-- begin Material supplied --

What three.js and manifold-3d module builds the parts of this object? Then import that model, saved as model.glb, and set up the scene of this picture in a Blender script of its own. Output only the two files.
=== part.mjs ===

-- end Material supplied --
-- begin Material supplied --

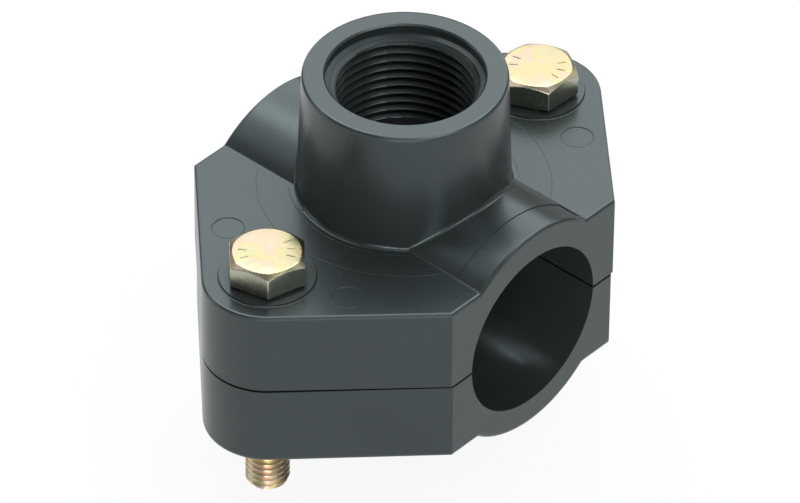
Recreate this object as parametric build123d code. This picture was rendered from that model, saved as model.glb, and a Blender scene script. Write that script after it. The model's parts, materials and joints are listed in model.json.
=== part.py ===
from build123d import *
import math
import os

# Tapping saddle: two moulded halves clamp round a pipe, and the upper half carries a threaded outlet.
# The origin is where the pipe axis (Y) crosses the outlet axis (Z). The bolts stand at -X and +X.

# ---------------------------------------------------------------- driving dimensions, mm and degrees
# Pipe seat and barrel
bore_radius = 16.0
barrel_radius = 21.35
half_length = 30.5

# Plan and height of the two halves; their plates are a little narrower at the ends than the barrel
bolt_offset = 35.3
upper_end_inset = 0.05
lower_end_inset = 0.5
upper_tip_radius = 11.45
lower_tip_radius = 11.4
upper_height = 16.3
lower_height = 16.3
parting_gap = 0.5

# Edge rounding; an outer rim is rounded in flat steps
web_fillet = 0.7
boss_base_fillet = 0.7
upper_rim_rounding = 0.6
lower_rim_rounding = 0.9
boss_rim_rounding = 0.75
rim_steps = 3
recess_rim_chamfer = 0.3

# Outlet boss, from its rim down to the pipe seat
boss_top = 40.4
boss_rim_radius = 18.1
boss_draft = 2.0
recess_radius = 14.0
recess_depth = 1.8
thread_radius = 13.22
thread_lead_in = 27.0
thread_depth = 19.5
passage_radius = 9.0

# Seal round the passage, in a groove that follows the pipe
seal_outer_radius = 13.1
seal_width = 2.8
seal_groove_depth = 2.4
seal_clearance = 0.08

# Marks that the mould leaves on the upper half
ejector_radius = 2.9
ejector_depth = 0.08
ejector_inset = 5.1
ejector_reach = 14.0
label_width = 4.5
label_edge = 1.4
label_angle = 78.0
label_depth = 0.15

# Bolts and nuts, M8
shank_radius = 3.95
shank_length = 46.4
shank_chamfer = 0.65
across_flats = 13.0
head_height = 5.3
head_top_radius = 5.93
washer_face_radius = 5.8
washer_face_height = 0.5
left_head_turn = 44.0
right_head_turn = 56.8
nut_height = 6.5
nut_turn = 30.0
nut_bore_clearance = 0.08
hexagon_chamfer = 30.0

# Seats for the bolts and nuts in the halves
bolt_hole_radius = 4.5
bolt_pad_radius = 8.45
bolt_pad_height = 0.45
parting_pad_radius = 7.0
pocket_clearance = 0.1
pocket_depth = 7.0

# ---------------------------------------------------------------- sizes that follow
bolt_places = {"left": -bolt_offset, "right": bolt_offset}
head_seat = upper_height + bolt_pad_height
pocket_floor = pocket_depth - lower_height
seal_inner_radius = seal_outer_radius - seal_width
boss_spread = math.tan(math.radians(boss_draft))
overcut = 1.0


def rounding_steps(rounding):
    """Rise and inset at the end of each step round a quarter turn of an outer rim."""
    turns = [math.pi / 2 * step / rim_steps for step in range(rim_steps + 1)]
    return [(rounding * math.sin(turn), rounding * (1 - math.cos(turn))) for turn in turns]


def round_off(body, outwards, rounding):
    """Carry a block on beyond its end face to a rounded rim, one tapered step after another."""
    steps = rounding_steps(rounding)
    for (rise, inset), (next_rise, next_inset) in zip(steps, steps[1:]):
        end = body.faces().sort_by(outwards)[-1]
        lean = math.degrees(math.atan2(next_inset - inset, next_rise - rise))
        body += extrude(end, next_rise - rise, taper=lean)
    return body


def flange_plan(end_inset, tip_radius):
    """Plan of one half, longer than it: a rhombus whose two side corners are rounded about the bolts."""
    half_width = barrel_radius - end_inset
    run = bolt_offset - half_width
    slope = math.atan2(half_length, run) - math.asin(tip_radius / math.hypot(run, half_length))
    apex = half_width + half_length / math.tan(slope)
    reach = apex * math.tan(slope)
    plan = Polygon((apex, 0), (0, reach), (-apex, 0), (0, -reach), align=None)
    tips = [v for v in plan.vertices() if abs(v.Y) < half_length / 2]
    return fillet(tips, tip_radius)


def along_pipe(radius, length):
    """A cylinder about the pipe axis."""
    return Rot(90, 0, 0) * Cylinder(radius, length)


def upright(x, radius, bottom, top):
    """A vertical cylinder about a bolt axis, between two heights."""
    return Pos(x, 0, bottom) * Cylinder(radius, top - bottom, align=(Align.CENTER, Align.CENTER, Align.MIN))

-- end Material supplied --

> Given exercise:
Where a line above contains the string "object", copy that line.

> Task result:
What three.js and manifold-3d module builds the parts of this object? Then import that model, saved as model.glb, and set up the scene of this picture in a Blender script of its own. Output only the two files.
Recreate this object as parametric build123d code. This picture was rendered from that model, saved as model.glb, and a Blender scene script. Write that script after it. The model's parts, materials and joints are listed in model.json.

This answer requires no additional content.